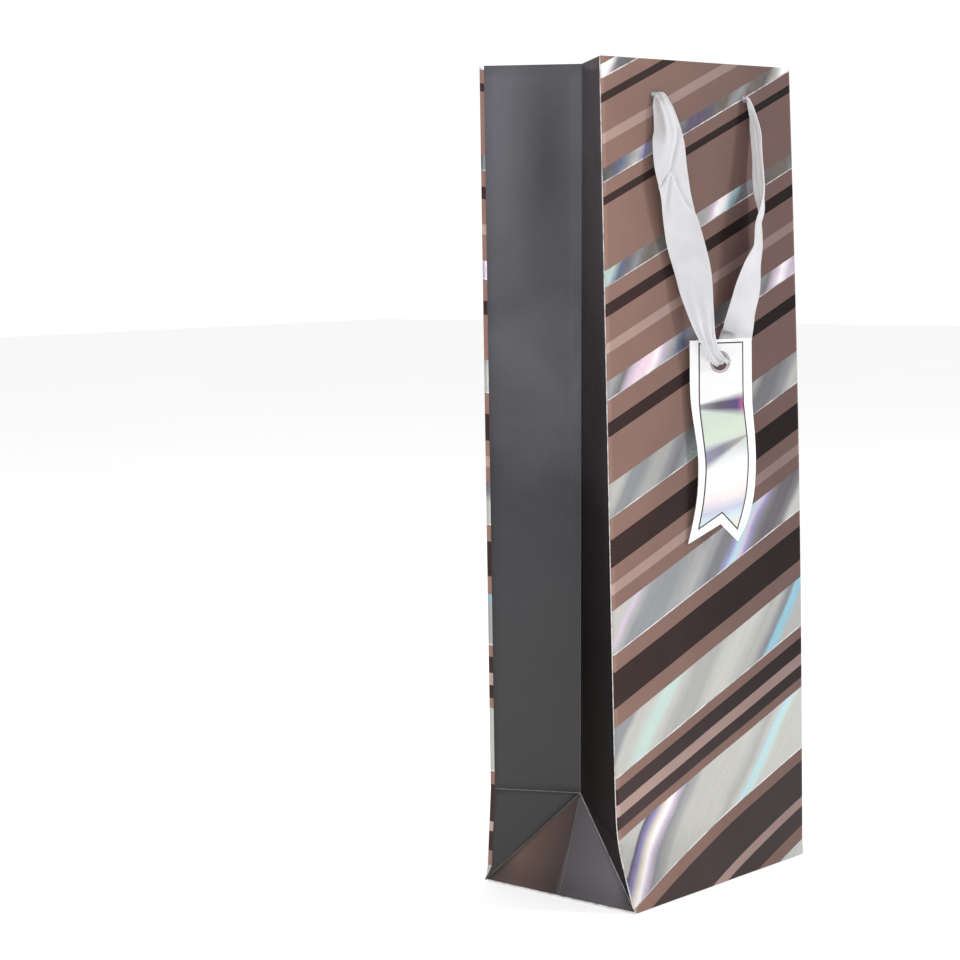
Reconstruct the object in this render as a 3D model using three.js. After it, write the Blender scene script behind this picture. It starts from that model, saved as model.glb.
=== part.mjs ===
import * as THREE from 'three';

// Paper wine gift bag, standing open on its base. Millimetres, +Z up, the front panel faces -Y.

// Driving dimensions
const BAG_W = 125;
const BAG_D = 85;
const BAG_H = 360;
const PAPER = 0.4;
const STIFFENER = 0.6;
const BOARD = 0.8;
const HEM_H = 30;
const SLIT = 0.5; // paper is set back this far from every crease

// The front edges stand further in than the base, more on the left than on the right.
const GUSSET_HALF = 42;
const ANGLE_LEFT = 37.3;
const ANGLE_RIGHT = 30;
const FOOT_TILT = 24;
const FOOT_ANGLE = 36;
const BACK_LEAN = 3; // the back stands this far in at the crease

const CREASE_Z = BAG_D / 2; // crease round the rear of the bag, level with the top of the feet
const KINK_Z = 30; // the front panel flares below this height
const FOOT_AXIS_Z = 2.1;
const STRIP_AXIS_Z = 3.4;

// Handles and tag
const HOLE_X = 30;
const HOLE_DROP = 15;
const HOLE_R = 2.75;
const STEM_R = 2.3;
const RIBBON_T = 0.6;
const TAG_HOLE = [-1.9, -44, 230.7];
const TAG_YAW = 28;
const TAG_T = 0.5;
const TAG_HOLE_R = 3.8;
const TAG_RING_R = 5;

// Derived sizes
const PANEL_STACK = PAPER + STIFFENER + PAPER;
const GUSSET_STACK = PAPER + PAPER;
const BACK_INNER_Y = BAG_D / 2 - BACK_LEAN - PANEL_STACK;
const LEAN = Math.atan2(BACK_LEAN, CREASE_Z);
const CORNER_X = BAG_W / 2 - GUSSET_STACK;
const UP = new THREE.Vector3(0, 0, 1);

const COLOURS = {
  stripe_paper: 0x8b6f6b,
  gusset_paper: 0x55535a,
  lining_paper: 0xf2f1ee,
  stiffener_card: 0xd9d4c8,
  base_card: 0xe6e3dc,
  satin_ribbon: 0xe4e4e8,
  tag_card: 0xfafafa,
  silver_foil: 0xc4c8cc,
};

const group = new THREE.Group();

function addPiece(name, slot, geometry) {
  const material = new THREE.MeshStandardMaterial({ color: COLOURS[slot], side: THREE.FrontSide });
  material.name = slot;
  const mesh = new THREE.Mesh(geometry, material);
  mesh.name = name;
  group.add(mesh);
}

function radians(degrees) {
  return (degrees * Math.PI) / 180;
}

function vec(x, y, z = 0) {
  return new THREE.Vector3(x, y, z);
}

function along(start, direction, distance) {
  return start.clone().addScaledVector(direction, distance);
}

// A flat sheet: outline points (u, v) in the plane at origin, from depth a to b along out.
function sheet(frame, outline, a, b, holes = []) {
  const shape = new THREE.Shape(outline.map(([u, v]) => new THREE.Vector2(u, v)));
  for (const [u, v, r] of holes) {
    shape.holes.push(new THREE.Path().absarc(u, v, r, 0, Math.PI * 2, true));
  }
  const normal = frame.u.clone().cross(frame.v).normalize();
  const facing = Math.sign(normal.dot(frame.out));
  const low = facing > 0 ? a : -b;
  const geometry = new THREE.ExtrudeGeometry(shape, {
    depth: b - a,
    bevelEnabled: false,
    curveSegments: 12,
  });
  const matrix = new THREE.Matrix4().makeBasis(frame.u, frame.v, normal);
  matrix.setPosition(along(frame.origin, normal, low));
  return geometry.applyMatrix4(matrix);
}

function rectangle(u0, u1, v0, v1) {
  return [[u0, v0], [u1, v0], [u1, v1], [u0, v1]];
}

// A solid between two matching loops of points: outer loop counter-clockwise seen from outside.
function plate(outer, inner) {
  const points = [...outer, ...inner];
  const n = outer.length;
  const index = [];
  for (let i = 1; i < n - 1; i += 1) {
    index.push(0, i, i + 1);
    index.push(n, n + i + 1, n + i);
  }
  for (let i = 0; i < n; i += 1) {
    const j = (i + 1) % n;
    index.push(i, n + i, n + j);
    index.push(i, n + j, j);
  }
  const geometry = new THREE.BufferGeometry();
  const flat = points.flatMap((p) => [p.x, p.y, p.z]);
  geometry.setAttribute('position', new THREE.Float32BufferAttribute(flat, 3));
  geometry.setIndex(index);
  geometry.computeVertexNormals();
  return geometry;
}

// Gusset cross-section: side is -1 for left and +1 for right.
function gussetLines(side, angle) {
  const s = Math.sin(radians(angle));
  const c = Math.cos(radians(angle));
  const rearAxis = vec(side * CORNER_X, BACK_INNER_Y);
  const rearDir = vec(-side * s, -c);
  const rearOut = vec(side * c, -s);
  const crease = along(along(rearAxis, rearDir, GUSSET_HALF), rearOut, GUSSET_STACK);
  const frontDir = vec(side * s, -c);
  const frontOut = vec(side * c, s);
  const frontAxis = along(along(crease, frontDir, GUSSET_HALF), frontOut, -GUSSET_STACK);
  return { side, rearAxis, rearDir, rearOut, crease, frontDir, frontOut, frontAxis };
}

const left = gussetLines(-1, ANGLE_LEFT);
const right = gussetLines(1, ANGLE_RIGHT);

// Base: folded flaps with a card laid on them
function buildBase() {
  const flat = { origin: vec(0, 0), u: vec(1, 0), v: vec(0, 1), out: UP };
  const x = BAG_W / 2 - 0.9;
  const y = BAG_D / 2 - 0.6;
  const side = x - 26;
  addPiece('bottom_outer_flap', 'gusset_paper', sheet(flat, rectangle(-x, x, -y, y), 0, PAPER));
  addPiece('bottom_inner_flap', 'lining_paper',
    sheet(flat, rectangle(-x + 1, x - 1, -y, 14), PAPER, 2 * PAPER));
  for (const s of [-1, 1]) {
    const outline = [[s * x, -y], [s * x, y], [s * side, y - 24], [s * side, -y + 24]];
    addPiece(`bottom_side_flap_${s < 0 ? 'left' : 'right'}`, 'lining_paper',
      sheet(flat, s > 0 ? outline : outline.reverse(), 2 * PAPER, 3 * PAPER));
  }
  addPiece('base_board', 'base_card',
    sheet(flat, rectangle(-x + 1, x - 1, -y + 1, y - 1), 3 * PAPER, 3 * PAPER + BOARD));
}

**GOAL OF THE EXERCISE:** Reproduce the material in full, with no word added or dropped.

**EXERCISE OUTPUT:**
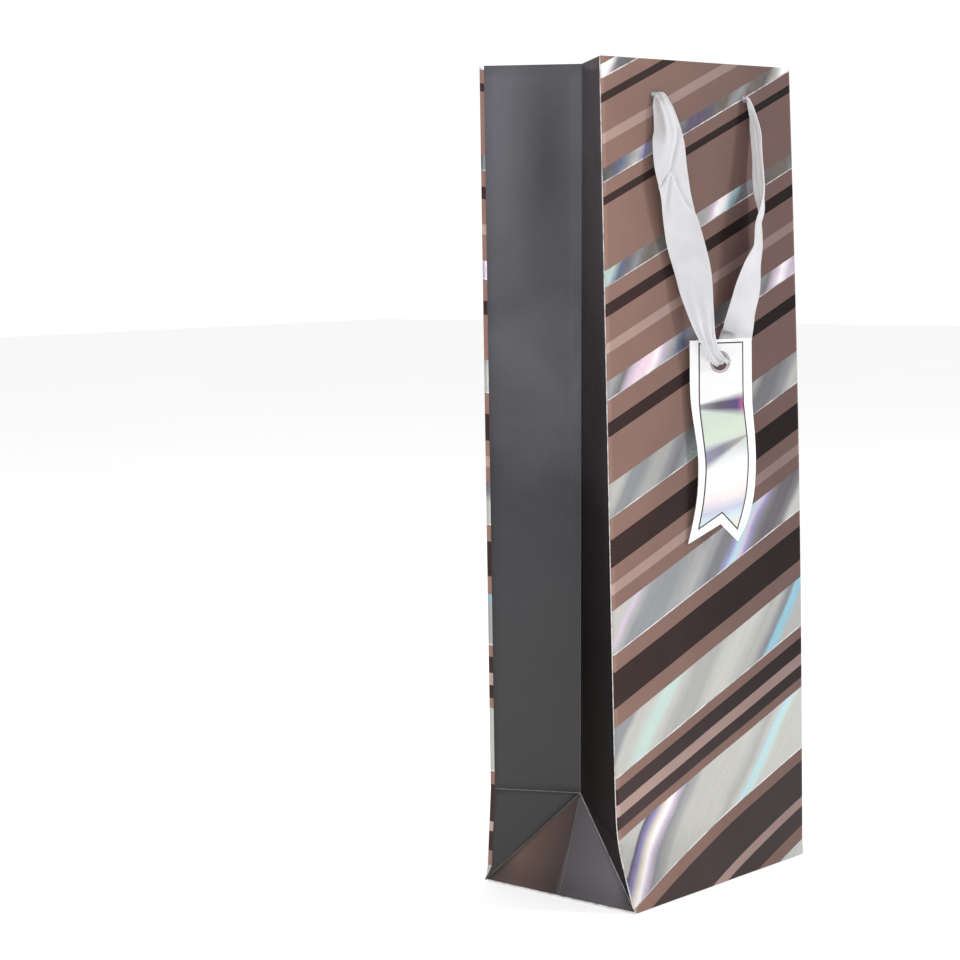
Reconstruct the object in this render as a 3D model using three.js. After it, write the Blender scene script behind this picture. It starts from that model, saved as model.glb.
=== part.mjs ===
import * as THREE from 'three';

// Paper wine gift bag, standing open on its base. Millimetres, +Z up, the front panel faces -Y.

// Driving dimensions
const BAG_W = 125;
const BAG_D = 85;
const BAG_H = 360;
const PAPER = 0.4;
const STIFFENER = 0.6;
const BOARD = 0.8;
const HEM_H = 30;
const SLIT = 0.5; // paper is set back this far from every crease

// The front edges stand further in than the base, more on the left than on the right.
const GUSSET_HALF = 42;
const ANGLE_LEFT = 37.3;
const ANGLE_RIGHT = 30;
const FOOT_TILT = 24;
const FOOT_ANGLE = 36;
const BACK_LEAN = 3; // the back stands this far in at the crease

const CREASE_Z = BAG_D / 2; // crease round the rear of the bag, level with the top of the feet
const KINK_Z = 30; // the front panel flares below this height
const FOOT_AXIS_Z = 2.1;
const STRIP_AXIS_Z = 3.4;

// Handles and tag
const HOLE_X = 30;
const HOLE_DROP = 15;
const HOLE_R = 2.75;
const STEM_R = 2.3;
const RIBBON_T = 0.6;
const TAG_HOLE = [-1.9, -44, 230.7];
const TAG_YAW = 28;
const TAG_T = 0.5;
const TAG_HOLE_R = 3.8;
const TAG_RING_R = 5;

// Derived sizes
const PANEL_STACK = PAPER + STIFFENER + PAPER;
const GUSSET_STACK = PAPER + PAPER;
const BACK_INNER_Y = BAG_D / 2 - BACK_LEAN - PANEL_STACK;
const LEAN = Math.atan2(BACK_LEAN, CREASE_Z);
const CORNER_X = BAG_W / 2 - GUSSET_STACK;
const UP = new THREE.Vector3(0, 0, 1);

const COLOURS = {
  stripe_paper: 0x8b6f6b,
  gusset_paper: 0x55535a,
  lining_paper: 0xf2f1ee,
  stiffener_card: 0xd9d4c8,
  base_card: 0xe6e3dc,
  satin_ribbon: 0xe4e4e8,
  tag_card: 0xfafafa,
  silver_foil: 0xc4c8cc,
};

const group = new THREE.Group();

function addPiece(name, slot, geometry) {
  const material = new THREE.MeshStandardMaterial({ color: COLOURS[slot], side: THREE.FrontSide });
  material.name = slot;
  const mesh = new THREE.Mesh(geometry, material);
  mesh.name = name;
  group.add(mesh);
}

function radians(degrees) {
  return (degrees * Math.PI) / 180;
}

function vec(x, y, z = 0) {
  return new THREE.Vector3(x, y, z);
}

function along(start, direction, distance) {
  return start.clone().addScaledVector(direction, distance);
}

// A flat sheet: outline points (u, v) in the plane at origin, from depth a to b along out.
function sheet(frame, outline, a, b, holes = []) {
  const shape = new THREE.Shape(outline.map(([u, v]) => new THREE.Vector2(u, v)));
  for (const [u, v, r] of holes) {
    shape.holes.push(new THREE.Path().absarc(u, v, r, 0, Math.PI * 2, true));
  }
  const normal = frame.u.clone().cross(frame.v).normalize();
  const facing = Math.sign(normal.dot(frame.out));
  const low = facing > 0 ? a : -b;
  const geometry = new THREE.ExtrudeGeometry(shape, {
    depth: b - a,
    bevelEnabled: false,
    curveSegments: 12,
  });
  const matrix = new THREE.Matrix4().makeBasis(frame.u, frame.v, normal);
  matrix.setPosition(along(frame.origin, normal, low));
  return geometry.applyMatrix4(matrix);
}

function rectangle(u0, u1, v0, v1) {
  return [[u0, v0], [u1, v0], [u1, v1], [u0, v1]];
}

// A solid between two matching loops of points: outer loop counter-clockwise seen from outside.
function plate(outer, inner) {
  const points = [...outer, ...inner];
  const n = outer.length;
  const index = [];
  for (let i = 1; i < n - 1; i += 1) {
    index.push(0, i, i + 1);
    index.push(n, n + i + 1, n + i);
  }
  for (let i = 0; i < n; i += 1) {
    const j = (i + 1) % n;
    index.push(i, n + i, n + j);
    index.push(i, n + j, j);
  }
  const geometry = new THREE.BufferGeometry();
  const flat = points.flatMap((p) => [p.x, p.y, p.z]);
  geometry.setAttribute('position', new THREE.Float32BufferAttribute(flat, 3));
  geometry.setIndex(index);
  geometry.computeVertexNormals();
  return geometry;
}

// Gusset cross-section: side is -1 for left and +1 for right.
function gussetLines(side, angle) {
  const s = Math.sin(radians(angle));
  const c = Math.cos(radians(angle));
  const rearAxis = vec(side * CORNER_X, BACK_INNER_Y);
  const rearDir = vec(-side * s, -c);
  const rearOut = vec(side * c, -s);
  const crease = along(along(rearAxis, rearDir, GUSSET_HALF), rearOut, GUSSET_STACK);
  const frontDir = vec(side * s, -c);
  const frontOut = vec(side * c, s);
  const frontAxis = along(along(crease, frontDir, GUSSET_HALF), frontOut, -GUSSET_STACK);
  return { side, rearAxis, rearDir, rearOut, crease, frontDir, frontOut, frontAxis };
}

const left = gussetLines(-1, ANGLE_LEFT);
const right = gussetLines(1, ANGLE_RIGHT);

// Base: folded flaps with a card laid on them
function buildBase() {
  const flat = { origin: vec(0, 0), u: vec(1, 0), v: vec(0, 1), out: UP };
  const x = BAG_W / 2 - 0.9;
  const y = BAG_D / 2 - 0.6;
  const side = x - 26;
  addPiece('bottom_outer_flap', 'gusset_paper', sheet(flat, rectangle(-x, x, -y, y), 0, PAPER));
  addPiece('bottom_inner_flap', 'lining_paper',
    sheet(flat, rectangle(-x + 1, x - 1, -y, 14), PAPER, 2 * PAPER));
  for (const s of [-1, 1]) {
    const outline = [[s * x, -y], [s * x, y], [s * side, y - 24], [s * side, -y + 24]];
    addPiece(`bottom_side_flap_${s < 0 ? 'left' : 'right'}`, 'lining_paper',
      sheet(flat, s > 0 ? outline : outline.reverse(), 2 * PAPER, 3 * PAPER));
  }
  addPiece('base_board', 'base_card',
    sheet(flat, rectangle(-x + 1, x - 1, -y + 1, y - 1), 3 * PAPER, 3 * PAPER + BOARD));
}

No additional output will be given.